Charles Sprawson

‘The college of God’s gift’

Dulwich College: A History, 1616-2008, by Jan Piggott

issue 15 November 2008

The only man from Dulwich College I have ever known, or met, was a master at my school, M. H. Bushby. A distinguished cricketer at Dulwich, he went on to captain Cambridge. Here he is described, in later life, as a ‘much respected and much loved housemaster’, so my attitude to Dulwich has always been entirely favourable, though all I knew of it was its vague outline on the edge of the South Circular road, a distant palazzo surrounded by extensive playing fields.

This monumental volume, beautifully produced by the college, leaves nothing out.
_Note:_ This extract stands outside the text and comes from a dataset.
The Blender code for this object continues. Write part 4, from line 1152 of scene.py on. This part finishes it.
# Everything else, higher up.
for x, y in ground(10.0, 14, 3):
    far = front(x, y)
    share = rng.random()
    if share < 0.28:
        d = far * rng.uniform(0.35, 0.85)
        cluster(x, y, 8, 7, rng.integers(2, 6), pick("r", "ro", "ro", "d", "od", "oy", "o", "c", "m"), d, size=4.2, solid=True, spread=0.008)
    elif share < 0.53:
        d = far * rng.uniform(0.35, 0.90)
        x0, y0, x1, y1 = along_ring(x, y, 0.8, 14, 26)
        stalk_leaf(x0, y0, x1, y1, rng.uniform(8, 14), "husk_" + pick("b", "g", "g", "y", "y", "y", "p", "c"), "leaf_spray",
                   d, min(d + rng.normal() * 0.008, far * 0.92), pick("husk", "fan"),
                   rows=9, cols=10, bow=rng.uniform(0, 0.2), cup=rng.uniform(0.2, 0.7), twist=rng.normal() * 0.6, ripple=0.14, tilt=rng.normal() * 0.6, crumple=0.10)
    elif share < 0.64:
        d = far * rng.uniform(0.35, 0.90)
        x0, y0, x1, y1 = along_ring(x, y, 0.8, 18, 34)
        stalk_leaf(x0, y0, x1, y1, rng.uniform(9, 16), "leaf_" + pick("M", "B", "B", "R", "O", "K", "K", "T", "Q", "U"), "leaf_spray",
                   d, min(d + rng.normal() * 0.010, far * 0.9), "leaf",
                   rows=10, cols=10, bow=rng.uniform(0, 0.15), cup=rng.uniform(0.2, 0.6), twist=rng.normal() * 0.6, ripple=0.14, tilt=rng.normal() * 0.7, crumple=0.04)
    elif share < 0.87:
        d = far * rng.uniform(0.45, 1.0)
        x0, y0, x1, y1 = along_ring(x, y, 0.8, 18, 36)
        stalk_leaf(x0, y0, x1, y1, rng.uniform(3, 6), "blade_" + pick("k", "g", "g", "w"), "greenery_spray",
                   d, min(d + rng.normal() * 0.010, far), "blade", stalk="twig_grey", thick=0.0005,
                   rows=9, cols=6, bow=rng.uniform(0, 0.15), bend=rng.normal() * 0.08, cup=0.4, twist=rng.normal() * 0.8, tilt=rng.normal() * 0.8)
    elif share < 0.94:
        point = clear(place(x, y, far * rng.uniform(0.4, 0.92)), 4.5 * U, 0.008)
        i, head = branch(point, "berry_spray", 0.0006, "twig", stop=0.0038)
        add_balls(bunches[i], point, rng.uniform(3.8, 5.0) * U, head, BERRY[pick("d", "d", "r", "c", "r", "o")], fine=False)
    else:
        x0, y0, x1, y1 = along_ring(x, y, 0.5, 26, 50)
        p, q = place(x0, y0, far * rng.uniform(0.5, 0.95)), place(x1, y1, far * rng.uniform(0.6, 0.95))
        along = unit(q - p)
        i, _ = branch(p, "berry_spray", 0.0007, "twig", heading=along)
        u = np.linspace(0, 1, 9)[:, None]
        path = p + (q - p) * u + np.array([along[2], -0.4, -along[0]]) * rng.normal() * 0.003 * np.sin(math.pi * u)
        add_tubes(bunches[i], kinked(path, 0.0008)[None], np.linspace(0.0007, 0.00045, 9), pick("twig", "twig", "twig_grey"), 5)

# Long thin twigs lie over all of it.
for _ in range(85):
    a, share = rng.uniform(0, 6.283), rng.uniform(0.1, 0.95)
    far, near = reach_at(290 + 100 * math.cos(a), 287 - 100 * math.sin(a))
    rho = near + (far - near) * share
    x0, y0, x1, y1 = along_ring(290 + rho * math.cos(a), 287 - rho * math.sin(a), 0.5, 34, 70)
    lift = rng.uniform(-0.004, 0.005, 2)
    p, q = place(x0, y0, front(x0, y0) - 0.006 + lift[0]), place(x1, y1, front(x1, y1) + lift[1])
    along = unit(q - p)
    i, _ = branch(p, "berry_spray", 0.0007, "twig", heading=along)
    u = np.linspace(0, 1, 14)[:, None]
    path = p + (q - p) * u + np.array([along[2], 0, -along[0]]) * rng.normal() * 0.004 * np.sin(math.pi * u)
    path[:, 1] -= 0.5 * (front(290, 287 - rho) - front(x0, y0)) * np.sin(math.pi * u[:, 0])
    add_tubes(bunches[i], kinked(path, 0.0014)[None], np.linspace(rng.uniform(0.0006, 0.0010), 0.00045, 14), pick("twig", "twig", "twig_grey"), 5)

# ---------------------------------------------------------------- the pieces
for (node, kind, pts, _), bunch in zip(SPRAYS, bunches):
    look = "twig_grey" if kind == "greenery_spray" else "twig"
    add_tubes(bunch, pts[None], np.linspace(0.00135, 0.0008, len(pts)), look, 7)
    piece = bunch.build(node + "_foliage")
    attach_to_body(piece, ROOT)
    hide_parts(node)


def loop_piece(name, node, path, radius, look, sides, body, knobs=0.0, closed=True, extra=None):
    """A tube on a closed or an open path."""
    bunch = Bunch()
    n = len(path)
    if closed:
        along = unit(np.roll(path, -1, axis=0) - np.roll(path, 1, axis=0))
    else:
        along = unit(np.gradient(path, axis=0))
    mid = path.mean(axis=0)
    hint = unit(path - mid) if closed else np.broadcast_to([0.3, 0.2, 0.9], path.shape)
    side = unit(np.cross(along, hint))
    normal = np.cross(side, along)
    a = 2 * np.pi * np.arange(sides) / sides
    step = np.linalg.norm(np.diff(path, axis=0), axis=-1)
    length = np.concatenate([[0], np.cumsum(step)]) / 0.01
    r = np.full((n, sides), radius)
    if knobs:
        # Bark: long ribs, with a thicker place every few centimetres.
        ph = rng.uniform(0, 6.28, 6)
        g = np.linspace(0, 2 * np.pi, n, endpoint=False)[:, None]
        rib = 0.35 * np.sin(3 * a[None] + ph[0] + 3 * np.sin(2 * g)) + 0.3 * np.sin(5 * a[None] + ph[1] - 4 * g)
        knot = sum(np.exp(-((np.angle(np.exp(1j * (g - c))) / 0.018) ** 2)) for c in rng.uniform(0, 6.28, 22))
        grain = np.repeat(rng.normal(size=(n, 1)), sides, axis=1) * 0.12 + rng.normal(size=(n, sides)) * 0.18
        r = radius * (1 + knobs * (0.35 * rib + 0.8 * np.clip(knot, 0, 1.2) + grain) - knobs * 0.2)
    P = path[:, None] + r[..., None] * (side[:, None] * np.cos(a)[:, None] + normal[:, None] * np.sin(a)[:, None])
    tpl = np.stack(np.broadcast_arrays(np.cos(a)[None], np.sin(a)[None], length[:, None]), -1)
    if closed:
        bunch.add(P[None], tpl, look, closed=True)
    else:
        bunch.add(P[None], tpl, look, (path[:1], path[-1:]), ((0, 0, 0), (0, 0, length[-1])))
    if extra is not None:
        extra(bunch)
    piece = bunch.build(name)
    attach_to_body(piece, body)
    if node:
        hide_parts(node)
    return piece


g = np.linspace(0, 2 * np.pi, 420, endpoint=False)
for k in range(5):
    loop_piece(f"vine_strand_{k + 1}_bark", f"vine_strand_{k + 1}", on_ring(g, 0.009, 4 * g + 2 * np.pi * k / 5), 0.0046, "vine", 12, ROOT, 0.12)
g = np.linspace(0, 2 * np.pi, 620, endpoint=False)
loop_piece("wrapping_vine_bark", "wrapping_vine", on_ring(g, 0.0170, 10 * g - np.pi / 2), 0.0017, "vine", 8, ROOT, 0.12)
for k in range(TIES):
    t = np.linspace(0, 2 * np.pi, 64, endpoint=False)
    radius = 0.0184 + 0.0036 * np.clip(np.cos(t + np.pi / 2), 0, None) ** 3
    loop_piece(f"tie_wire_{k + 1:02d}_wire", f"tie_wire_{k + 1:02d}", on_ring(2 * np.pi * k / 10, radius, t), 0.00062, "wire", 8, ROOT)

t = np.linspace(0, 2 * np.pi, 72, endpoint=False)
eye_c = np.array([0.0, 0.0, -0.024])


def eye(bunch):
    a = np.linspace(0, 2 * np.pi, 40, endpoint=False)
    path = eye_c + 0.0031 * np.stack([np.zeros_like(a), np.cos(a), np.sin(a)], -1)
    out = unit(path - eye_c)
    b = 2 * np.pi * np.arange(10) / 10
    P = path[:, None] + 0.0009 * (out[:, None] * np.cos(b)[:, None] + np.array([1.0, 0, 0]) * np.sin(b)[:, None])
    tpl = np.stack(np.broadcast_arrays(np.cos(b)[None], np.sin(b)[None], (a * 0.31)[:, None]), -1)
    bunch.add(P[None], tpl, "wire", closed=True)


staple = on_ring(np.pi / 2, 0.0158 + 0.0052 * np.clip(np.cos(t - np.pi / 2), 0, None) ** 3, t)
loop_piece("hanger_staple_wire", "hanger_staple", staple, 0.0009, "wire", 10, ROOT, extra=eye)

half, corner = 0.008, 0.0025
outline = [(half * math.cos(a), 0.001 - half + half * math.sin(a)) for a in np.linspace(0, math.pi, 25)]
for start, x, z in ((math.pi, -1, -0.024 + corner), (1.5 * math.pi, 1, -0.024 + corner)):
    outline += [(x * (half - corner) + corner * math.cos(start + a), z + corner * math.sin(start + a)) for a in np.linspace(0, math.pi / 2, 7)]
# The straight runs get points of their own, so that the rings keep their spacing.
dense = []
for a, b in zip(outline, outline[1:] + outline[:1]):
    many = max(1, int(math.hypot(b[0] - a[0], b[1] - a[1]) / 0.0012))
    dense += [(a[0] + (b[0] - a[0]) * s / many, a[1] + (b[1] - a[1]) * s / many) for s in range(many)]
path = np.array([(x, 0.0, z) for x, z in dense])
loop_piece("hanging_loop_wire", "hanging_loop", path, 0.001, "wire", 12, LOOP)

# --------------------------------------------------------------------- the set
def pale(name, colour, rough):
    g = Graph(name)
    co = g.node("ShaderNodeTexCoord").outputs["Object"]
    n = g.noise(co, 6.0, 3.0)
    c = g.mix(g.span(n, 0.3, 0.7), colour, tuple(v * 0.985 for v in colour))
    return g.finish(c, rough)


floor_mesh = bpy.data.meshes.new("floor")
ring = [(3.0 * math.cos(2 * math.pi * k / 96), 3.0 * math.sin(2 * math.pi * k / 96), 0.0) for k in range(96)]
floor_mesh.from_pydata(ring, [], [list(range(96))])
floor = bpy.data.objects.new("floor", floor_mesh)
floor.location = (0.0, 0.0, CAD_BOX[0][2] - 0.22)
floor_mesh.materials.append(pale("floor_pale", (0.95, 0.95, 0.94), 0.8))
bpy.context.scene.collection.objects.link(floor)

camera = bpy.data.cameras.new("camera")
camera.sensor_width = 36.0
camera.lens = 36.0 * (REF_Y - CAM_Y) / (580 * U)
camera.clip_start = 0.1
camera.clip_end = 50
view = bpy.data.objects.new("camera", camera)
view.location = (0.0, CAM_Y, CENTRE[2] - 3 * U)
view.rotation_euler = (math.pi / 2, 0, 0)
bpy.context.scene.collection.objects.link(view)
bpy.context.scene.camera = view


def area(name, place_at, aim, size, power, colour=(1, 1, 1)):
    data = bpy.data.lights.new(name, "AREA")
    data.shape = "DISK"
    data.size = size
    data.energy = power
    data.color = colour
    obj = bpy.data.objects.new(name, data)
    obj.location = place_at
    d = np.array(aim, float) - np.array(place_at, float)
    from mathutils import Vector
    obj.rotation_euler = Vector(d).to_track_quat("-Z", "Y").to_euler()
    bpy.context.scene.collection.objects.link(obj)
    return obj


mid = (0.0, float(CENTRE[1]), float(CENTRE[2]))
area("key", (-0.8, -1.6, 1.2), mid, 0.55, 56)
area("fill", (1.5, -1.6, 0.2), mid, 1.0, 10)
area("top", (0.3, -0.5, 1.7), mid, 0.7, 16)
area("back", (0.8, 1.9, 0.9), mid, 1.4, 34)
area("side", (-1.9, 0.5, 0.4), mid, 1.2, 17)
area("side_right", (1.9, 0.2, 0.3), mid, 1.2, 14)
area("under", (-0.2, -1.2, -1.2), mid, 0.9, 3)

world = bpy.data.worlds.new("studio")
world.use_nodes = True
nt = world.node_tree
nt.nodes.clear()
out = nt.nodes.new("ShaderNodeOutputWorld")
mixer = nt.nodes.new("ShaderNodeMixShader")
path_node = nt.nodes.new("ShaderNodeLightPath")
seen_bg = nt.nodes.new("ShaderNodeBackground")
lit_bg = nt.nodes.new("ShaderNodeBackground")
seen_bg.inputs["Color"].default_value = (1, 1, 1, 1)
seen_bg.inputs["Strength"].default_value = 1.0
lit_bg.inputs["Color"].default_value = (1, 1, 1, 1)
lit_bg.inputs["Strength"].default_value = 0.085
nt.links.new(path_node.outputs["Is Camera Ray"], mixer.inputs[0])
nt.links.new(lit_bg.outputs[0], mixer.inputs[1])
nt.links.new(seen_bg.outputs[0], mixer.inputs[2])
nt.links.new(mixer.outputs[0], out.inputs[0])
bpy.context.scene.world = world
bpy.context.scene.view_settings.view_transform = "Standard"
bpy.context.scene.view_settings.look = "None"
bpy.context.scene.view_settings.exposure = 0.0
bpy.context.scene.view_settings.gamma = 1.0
Old boys of Dulwich are known as Old Alleynians because of its founder in 1619, Edward Alleyn, who played all those ‘over-reaching’ heroes in Marlowe’s plays. Alleyn’s presence on the stage might even have prompted Marlowe to write these parts. It was Alleyn who first declaimed, ‘Was this the face that launched a thousand ships …?’ Some say that a vision of the devil in this play so frightened him that he resolved to abandon his rakish past and devote the rest of his life to helping the poor. He retired at his peak at the age of 31.

The best actors of the time made fortunes, through investment in theatres, land and property. Alleyn concentrated on buying up land south of the Thames, particularly around the hamlet of Dulwich. A college was built, and the ‘Poor Scholars’ were taught by some Fellows (masters) who were meant to be graduates, but rarely were. Their salary was so poor that few stayed for long. Most of them were lazy, and despised the ‘Poor Scholars’. Alleyn had set his heart on creating another Winchester, an education based on the classics, but no Greek was ever taught, and little Latin.

The Master and Warden were not required to be academic, but merely unmarried and with the same surname as his own, though Allen would do.